In 2009, officials of the City of Rochester, in conjunction with the Art Walk Project, which had created an area along University Avenue in Rochester in the "arts district", proposed an extension west along University and north and south along Goodman Street. The majority of the project would be along the sidewalks bordering two sides of Rochester's Memorial Art Gallery. The relationship between the City and Art Walk deteriorated, and eventually, a new entity, The Art Walk Extension Project, was created. Two of the proposed developments for the Extension were a Poets Walk,[5] to be constructed in 2012 as a redesigned front sidewalk of MAG on University, and a Fiction Writers Walk, still in development, on the east side of the Gallery along Goodman.

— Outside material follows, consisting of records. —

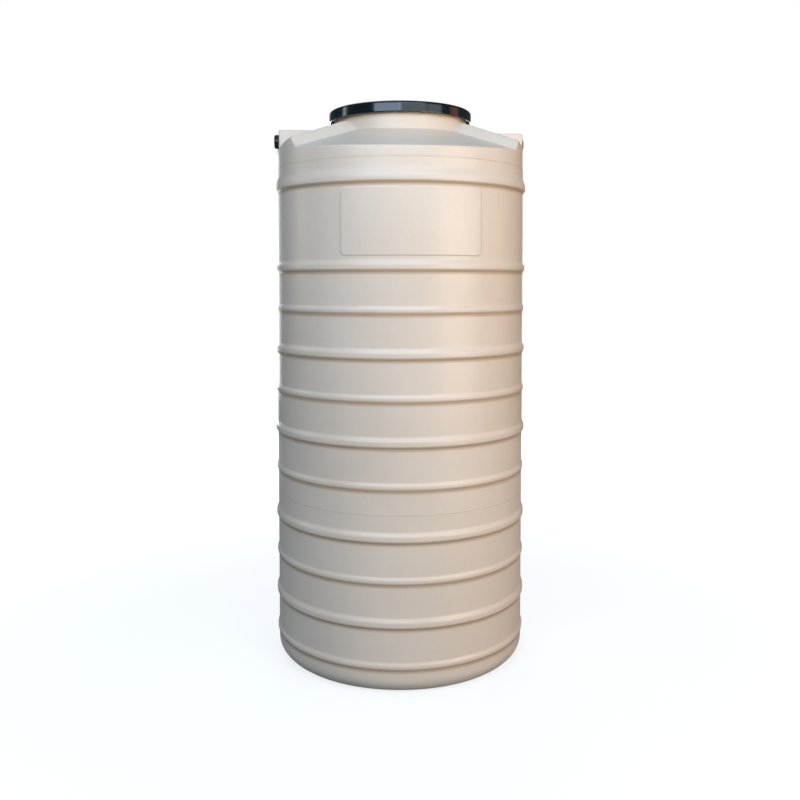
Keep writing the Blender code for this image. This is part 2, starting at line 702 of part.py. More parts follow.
def lever_arm(pivot):
    """Hub, finger, flat and rod in one forging, with the rod along local +X."""
    hub_half = LEVER_THICKNESS / 2
    tip_half = hub_half - LEVER_STEP
    half = tip_half - LEVER_STEP
    flat = block("lever_arm", (0, -half, -LEVER_HALF_WIDTH), (LEVER_FLAT_LENGTH, half, LEVER_HALF_WIDTH))
    hub = revolve("hub", tube(HUB_RADIUS, -hub_half, hub_half), SMALL_SEGMENTS, AXIS_Y)
    turn = pi / 2 + (DROOP_OPEN + DROOP_SHUT) / 2
    tip_place = Vector((FINGER_LENGTH * cos(turn), 0, FINGER_LENGTH * sin(turn)))
    tip = revolve("tip", tube(FINGER_TIP_RADIUS, -tip_half, tip_half), SMALL_SEGMENTS, AXIS_Y, tip_place)
    finger_half = half - LEVER_STEP
    shank_high = (FINGER_LENGTH, finger_half, FINGER_HALF_WIDTH)
    shank = block("finger", (0, -finger_half, -FINGER_HALF_WIDTH), shank_high)
    shank.rotation_euler = (0, -turn, 0)
    rod_end = FLOAT_DISTANCE - FLOAT_RADIUS + FLOAT_SOCKET - TOUCH_GAP
    rod = revolve("rod", tube(ROD_RADIUS, LEVER_FLAT_LENGTH / 2, rod_end), SMALL_SEGMENTS, AXIS_X)
    join(flat, hub, shank, tip, rod)
    hole = tube(PIN_RADIUS + PIN_GAP, -LEVER_THICKNESS, LEVER_THICKNESS)
    cut(flat, revolve("pin_hole", hole, SMALL_SEGMENTS, AXIS_Y))
    flat.parent = pivot
    return finish(flat, "cast_brass")


def pivot_pin():
    end = FORK_GAP / 2 + FORK_CHEEK + TOUCH_GAP
    outline = [
        (0, -end - PIN_HEAD_LENGTH),
        (PIN_HEAD_RADIUS, -end - PIN_HEAD_LENGTH),
        (PIN_HEAD_RADIUS, -end),
        (PIN_RADIUS, -end),
        (PIN_RADIUS, end + PIN_HEAD_LENGTH),
        (0, end + PIN_HEAD_LENGTH),
    ]
    finish(revolve("pivot_pin", outline, SMALL_SEGMENTS, AXIS_Y, PIVOT_PLACE), "stainless_pin")


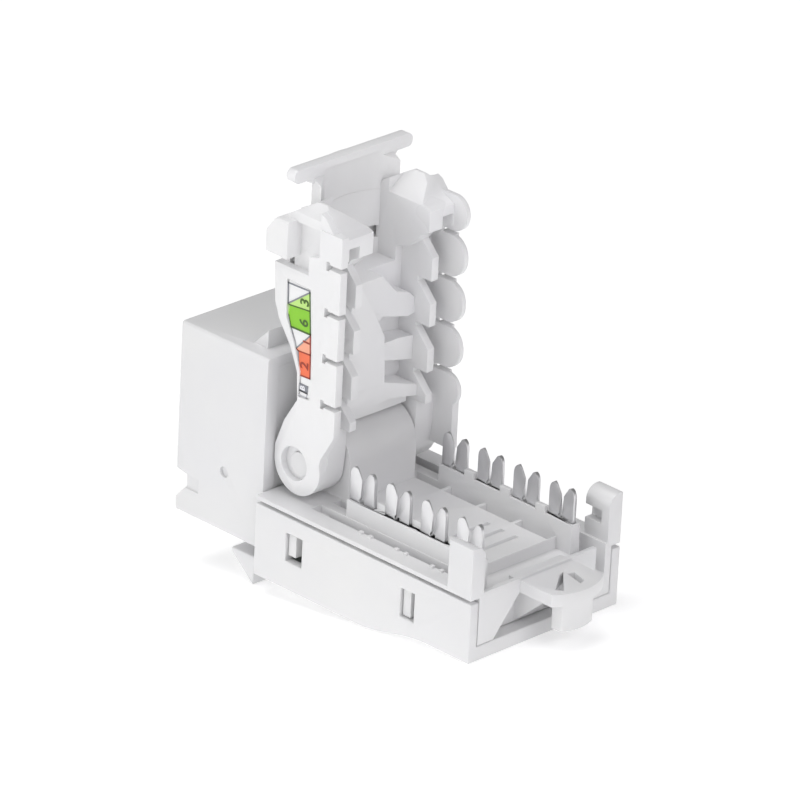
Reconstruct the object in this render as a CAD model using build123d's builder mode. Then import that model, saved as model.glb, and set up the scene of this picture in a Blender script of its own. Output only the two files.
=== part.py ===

Many of those nominated for inclusion in Poets Walk were poets (a number of them deceased) who were members of Rochester Poets or had been honored by or affiliated with the group in some way. And many of those nominees were among the first inductees honored in November 2011. They included: Sam Abrams, Linda Allardt, John Ashbery, Anne C. Coon, Adelaide Crapsey, Finvola Drury, Cornelius Eady, Israel Emiot, Vincent F. A. Golphin, Dane Gordon, Anthony Hecht, William Heyen, M. J. Iuppa, Patricia Janus, bobby johnson, Kathryn Jospé, Frank Judge, Galway Kinnell, Judith Kitchen, James LaVilla-Havelin, Li-Young Lee. Gary Lehmann, Stephen Lewandowski, Karla Linn Merrifield, John Logan, Donna Marbach, Rennie McQuilkin, Eleanor McQuilkin, Marianne Moore, David Michael Nixon, Lori D. Nolasco, Beatrice O'Brien, Joel Oppenheimer, Anthony Piccione, Jarold Ramsay, Hyam Plutzik, A. Poulin, Jr., Shreela Ray, Patricia Roth Schwartz, W. D. Snodgrass, Bruce Sweet, Michael Waters, and Leah Zazulyer.